Another shitty side effect of jealousy is possessiveness. Not only is someone accusing you of infidelity, but they also want to show everyone that you belong to them. While some people think that possessiveness means love, no, it doesn’t. You are both human beings, and you are equal.
Let’s take a little field trip down memory lane for a moment. There was this guy I used to date, and there were signs when we first got together that he might be a little bit of a jealous dude. The biggest red flag that I noticed was that he was only affectionate with me if I was around other guys. Now, I have a lot of male friends. And I am a super affectionate person. I get how this might be jarring to some people, but I am who I am, and you have to learn really fast that I’m not going to give up hugging my friends because you can’t handle it.
Anyway, we would be hanging out with friends, and I’d turn my head to speak to a dude, and all of a sudden, my guy would be like wrapped around me. Or we’d be at the bar, standing next to each other, and a random dude would walk up to the bar to get a drink and all of a sudden I’d be wearing my boyfriend like a coat.
Yup, that facial expression about sums up how I felt.
Now, I’m not saying it’s not okay to be affectionate in public, I’m totally cool with that. But using it to ‘stake your claim’ on me when anything with a penis is within a five foot radius? It feels like you’re peeing on my peg to mark your territory. It also makes me feel like I’m not even a person to you, just a toy.
When I’m out with my current man, we socialize with our friends, with random people, whatever. We’re affectionate, but because we want to show our affection. It has nothing to do with anyone around us, it’s just like ‘hey, you’re fucking adorable, come here for a sec’. And if some girl happened to be into my man and flirted with him or whatever? I’m secure in the fact that he loves me and that he’ll tell her no. Go ahead and try ladies, I know he’s sexy and charming, but he’s comin home with little ol’ me!
*girly sigh*
Anyway, it’s the first time I’ve been in a relationship with a guy that gives me that same respect back. I’ve dated a long string of dudes that assume every time I left the house I was heading to a gang bang. Actually one guy I dated literally used to say that when I was walking out the door to hang out with my friends. It was disgusting.
So From Both Sides…

My summarized advice is this. 
If you’re the jealous one, try to examine exactly why. Then put yourself in your partner’s shoes, and imagine how shitty you’re making them feel. Then talk to them about it, without accusation, hash everything out, tell them your life story, whatever. You need to be able to admit to yourself that it’s a personal issue and try to figure out what about yourself you need to work on to fix your security. By continuing down this path of jealousy, you will likely just push your partner away when they realize that they can’t be in a relationship without trust.
If you’re the one with a jealous partner, talk to them about how you’re feeling. Ask them about why they think they feel the way they do, and help them figure out what the reasons are. Examine it with them and try to help them see that they’re hurting you by treating you this way, and that it’s not acceptable. If you don’t stand up for yourself, they will continue to emotionally abuse you until you go insane.
Of course, there’s always the option of moving on and finding someone that will treat you with the love and respect that you deserve. If that’s what you need to do, then do so! Just make sure to tell the person you’re moving on from exactly why. Maybe it’ll make them examine themselves and stop treating people like crap.

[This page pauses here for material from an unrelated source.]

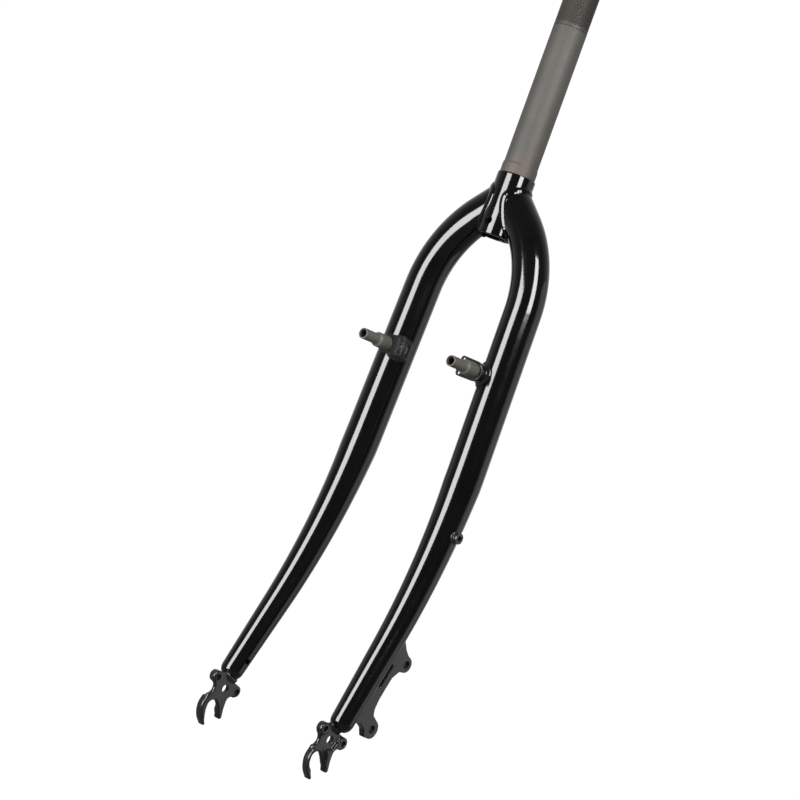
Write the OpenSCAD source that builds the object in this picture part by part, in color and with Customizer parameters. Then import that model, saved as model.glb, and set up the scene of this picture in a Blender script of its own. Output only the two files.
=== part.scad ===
// Rigid steel bicycle fork with rim brake studs, a disc brake tab and a threaded steerer.
// Frame: +Z up along the steerer, front of the bicycle is -Y, rider's left is +X.
// Z = 0 is the plane on top of the crown sleeve where the crown race seat starts.

/* [Steerer] */
// Outside diameter of the steerer tube
steerer_d = 25.4; // [25:0.1:26]
// Inside diameter of the steerer tube, for a quill stem
steerer_bore = 22.2; // [21:0.1:22.6]
// Height of the steerer above the crown sleeve
steerer_top = 165; // [140:1:220]
// Depth of the steerer inside the crown sleeve
steerer_sunk = 44.5; // [43:0.5:46]
// Diameter of the crown race seat
seat_d = 26.4; // [26.2:0.1:27]
// Height of the crown race seat
seat_h = 7; // [4:0.5:12]
// Length of the threaded end of the steerer
thread_len = 51; // [30:1:70]
// Width of the keyway for the lock washer at the back of the thread
key_w = 3; // [2:0.5:4]
// Depth of the keyway
key_d = 0.9; // [0.5:0.1:1]

/* [Crown] */
// Length of the crown sleeve
sleeve_len = 47; // [46.5:0.5:54]
// Wall of the crown sleeve
sleeve_wall = 1.55; // [1.2:0.05:2.5]
// Diameter of the mudguard bolt hole through the crown
crown_hole_d = 6.2; // [4:0.1:7]
// Depth of the mudguard bolt hole below the top of the sleeve
crown_hole_drop = 37.5; // [34:0.5:38]

/* [Blades] */
// Diameter of a blade above its taper
blade_d = 27.3; // [25:0.1:27.6]
// Diameter of a blade at its lower end
blade_tip_d = 16.7; // [15:0.1:18]
// Wall of the blade tube
blade_wall = 1.4; // [1:0.1:2]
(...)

So, anyways, I guess the moral of the story is that without trust you can’t have a happy and healthy relationship. Or so my personal experience goes, anyway. I know people that have been married for decades that are still together after cheating kerfuffles in their early years that are totally happy now. They have their little insecurities here and there, but it’s not the end of the world. I can’t really tell anyone how to live their life, but for the people that are suffering from being smothered with unnecessary jealousy, I hope this helped you.

Also this:

I don’t know guys, I just really wanted to use this picture.

2 thoughts on “Jealousy Is Not A Fish You Should Catch

  1. Like you, not a psychologist, but sometimes I like to read between the lines. I'm guessing (unless your boyfriend is an idiot), he has asked you to get married several times and, not giving an answer in the affirmative, _YOU_ have fed the insecurity monster, and increased jealousy and possessiveness. Just wondering, what kind of bait you're fishing with.

  2. Your guess is wrong, my man has not asked me to get married, but we're moving in together in two weeks. As well adjusted communicating adults, if that conversation did come up, nobody would be feeding any insecurity monster or 'fishing with bait'. He's a confident person and trusts me, and I him, and if we were to talk about those things, it wouldn't be in a roundabout manner, and wouldn't be about playing games with each other.I had a boyfriend once that wanted more from our relationship than I could give him. Instead of leading him on and making him think that it was going somewhere when it wasn't, I was very up front about how I felt and how I wanted to keep it casual. It turned out that he did have an 'insecurity monster', and perhaps me telling him that I didn't want anything serious 'fed the insecurity'. But in a normal, healthy relationship, he should have been forthcoming with his feelings, instead of lying and cheating. Once I found out what was going on, naturally I dumped his ass, and then he started spurting out that I was 'the one' and he wanted to be with me forever. He showed me this by cheating on me for a month without me knowing, the whole time being incredibly jealous of who I hung out with. If I did anything to feed that monster, I'm glad I did because it made me see what a scumbag he was.Normal, well adjusted and honest people that are in relationships with other normal, well adjusted and honest people don't have to worry about feeding any metaphorical monsters because they talk about their feelings and are up front with each other. So there isn't anything between the lines of this post, except that people should treat each other with respect if they want a happy and lasting relationship.